JOB:
Copy only what runs from the line containing "for node in" through the end of the material below, line for line, with both ends included.

COLLECTED MATERIAL:
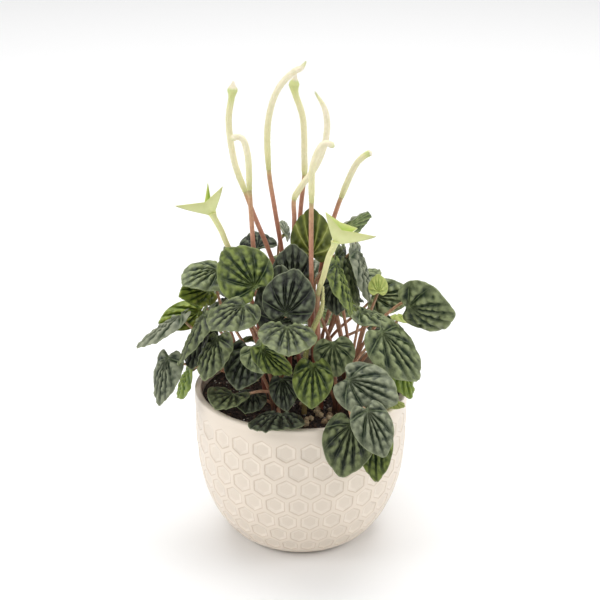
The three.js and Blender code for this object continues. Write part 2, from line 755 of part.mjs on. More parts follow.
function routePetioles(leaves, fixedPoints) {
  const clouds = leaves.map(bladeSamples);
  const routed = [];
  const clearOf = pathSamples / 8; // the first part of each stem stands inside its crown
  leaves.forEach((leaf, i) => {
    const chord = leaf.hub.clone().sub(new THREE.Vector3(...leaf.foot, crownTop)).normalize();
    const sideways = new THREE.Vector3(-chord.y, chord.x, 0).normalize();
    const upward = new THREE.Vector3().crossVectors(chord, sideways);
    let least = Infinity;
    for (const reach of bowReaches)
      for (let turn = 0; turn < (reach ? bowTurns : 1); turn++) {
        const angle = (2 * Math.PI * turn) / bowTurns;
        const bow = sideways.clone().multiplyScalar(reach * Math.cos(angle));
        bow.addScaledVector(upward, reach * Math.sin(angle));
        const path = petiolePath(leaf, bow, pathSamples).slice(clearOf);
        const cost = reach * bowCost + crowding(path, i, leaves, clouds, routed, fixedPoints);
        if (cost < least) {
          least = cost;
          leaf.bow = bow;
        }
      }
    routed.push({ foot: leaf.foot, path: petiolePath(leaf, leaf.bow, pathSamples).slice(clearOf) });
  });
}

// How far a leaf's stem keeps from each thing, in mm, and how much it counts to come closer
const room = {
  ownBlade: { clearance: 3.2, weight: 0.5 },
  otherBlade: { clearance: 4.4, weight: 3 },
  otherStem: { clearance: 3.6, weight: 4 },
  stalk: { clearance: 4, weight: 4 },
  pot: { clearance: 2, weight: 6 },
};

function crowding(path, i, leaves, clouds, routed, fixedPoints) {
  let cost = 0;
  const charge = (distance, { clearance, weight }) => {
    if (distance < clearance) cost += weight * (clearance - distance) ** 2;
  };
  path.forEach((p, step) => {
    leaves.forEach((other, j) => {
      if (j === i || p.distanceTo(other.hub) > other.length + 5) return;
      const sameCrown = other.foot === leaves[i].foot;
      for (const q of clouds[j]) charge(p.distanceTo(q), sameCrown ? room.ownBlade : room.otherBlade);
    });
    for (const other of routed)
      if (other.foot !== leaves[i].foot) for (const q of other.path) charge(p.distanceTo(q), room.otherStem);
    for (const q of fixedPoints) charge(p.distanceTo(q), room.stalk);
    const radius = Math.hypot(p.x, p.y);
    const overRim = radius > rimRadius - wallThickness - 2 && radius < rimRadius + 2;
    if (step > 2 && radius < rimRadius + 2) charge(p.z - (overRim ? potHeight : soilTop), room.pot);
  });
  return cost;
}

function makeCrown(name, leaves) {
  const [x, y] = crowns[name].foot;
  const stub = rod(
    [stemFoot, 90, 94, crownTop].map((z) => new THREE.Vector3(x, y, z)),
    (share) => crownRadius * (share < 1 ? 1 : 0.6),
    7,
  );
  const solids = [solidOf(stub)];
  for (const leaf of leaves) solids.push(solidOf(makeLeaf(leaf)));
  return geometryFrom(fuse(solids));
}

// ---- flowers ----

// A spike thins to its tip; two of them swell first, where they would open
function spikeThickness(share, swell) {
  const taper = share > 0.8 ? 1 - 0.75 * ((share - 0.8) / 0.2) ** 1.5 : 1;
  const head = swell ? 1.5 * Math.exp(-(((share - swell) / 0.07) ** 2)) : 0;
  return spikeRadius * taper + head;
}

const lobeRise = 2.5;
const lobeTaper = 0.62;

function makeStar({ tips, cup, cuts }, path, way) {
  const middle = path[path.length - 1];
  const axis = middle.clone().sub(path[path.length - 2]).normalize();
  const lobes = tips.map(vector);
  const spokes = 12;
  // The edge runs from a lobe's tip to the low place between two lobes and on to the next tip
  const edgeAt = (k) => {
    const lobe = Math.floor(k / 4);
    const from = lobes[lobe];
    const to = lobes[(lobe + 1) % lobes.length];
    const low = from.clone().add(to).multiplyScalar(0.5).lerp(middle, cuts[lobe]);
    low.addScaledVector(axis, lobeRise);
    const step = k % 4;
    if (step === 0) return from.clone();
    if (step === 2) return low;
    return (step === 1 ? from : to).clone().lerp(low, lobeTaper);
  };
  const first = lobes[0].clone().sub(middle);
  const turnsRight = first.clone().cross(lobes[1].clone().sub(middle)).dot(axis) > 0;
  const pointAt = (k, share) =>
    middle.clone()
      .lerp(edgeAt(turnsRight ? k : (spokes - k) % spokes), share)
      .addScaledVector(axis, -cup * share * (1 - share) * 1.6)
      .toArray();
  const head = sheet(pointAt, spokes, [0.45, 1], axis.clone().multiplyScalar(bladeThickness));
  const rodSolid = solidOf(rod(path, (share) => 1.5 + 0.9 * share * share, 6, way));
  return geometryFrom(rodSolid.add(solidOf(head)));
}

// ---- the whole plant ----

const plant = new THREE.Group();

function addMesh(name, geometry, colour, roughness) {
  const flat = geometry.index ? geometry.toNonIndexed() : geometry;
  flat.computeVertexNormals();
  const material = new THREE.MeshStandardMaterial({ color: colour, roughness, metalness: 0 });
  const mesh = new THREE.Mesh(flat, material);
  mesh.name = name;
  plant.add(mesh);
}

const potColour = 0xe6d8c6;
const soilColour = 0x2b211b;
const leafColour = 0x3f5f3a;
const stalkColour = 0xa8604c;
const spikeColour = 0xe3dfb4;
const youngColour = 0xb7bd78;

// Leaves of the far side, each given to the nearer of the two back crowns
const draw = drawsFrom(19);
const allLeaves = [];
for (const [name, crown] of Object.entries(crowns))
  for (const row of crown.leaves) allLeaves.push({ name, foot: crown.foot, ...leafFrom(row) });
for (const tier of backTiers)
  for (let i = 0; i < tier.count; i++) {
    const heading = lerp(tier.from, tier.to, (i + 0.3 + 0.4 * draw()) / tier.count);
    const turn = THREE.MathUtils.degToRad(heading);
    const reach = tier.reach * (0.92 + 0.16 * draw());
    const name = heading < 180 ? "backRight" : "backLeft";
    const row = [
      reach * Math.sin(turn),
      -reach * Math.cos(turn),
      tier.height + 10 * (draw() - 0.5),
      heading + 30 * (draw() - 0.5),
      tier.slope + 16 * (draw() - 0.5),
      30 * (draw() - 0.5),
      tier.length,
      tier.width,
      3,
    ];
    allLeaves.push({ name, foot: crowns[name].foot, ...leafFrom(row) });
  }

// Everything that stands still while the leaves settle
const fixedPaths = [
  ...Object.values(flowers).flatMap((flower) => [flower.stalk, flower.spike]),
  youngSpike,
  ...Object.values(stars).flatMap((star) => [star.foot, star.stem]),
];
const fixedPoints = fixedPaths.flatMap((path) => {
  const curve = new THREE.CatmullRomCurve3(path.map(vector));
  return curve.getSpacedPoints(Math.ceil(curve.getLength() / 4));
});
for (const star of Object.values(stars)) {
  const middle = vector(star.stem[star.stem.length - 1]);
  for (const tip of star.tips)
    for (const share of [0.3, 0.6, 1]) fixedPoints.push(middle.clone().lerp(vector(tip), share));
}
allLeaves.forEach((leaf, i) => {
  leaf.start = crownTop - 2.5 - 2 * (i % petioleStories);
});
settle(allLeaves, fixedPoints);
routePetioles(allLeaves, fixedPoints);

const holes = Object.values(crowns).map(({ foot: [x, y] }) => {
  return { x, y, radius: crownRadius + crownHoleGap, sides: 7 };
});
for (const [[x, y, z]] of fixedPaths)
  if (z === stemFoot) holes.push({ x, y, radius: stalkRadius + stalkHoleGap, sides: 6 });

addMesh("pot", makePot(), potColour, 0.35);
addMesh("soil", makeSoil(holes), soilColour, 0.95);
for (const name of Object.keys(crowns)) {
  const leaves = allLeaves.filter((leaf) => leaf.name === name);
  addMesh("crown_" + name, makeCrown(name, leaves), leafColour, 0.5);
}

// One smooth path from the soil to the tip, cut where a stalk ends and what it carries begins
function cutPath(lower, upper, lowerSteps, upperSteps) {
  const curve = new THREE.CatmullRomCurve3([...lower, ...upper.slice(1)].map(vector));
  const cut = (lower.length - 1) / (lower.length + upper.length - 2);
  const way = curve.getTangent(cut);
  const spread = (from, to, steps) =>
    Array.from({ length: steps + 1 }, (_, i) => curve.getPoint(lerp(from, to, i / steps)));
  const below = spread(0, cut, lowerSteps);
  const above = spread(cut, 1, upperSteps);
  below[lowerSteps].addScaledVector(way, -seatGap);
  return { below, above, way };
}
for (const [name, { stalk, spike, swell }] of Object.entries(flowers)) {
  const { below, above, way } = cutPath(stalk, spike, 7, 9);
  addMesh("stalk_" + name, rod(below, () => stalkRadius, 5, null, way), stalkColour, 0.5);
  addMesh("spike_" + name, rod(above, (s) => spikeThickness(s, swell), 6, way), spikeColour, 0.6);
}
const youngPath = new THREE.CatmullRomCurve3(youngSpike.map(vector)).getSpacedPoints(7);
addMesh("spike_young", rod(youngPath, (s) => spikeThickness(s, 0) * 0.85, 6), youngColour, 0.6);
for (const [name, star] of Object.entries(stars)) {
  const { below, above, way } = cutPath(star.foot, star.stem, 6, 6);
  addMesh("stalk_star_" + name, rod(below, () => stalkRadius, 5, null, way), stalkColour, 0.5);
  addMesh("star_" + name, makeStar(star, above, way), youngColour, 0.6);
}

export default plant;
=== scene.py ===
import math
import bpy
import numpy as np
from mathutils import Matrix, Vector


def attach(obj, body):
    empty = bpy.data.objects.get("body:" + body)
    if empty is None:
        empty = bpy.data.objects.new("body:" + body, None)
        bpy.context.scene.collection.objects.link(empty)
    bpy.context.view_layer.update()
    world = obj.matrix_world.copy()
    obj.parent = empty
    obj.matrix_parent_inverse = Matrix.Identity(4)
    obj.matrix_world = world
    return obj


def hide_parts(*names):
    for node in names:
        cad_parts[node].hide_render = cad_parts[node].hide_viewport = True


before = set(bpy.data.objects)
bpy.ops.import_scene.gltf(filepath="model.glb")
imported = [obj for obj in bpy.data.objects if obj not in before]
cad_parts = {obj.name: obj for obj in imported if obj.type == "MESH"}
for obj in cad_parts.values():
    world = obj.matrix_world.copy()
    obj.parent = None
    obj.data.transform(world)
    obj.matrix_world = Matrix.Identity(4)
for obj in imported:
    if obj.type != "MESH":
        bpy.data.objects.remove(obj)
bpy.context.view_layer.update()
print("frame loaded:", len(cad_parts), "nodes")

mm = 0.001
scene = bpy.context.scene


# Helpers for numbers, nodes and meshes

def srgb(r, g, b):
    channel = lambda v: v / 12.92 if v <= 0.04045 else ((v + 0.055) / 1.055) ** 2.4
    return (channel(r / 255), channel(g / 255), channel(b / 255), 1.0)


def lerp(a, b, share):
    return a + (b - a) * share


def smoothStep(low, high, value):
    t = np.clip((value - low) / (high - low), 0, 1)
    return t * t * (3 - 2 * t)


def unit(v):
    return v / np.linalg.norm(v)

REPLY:
    for node in names:
        cad_parts[node].hide_render = cad_parts[node].hide_viewport = True


before = set(bpy.data.objects)
bpy.ops.import_scene.gltf(filepath="model.glb")
imported = [obj for obj in bpy.data.objects if obj not in before]
cad_parts = {obj.name: obj for obj in imported if obj.type == "MESH"}
for obj in cad_parts.values():
    world = obj.matrix_world.copy()
    obj.parent = None
    obj.data.transform(world)
    obj.matrix_world = Matrix.Identity(4)
for obj in imported:
    if obj.type != "MESH":
        bpy.data.objects.remove(obj)
bpy.context.view_layer.update()
print("frame loaded:", len(cad_parts), "nodes")

mm = 0.001
scene = bpy.context.scene


# Helpers for numbers, nodes and meshes

def srgb(r, g, b):
    channel = lambda v: v / 12.92 if v <= 0.04045 else ((v + 0.055) / 1.055) ** 2.4
    return (channel(r / 255), channel(g / 255), channel(b / 255), 1.0)


def lerp(a, b, share):
    return a + (b - a) * share


def smoothStep(low, high, value):
    t = np.clip((value - low) / (high - low), 0, 1)
    return t * t * (3 - 2 * t)


def unit(v):
    return v / np.linalg.norm(v)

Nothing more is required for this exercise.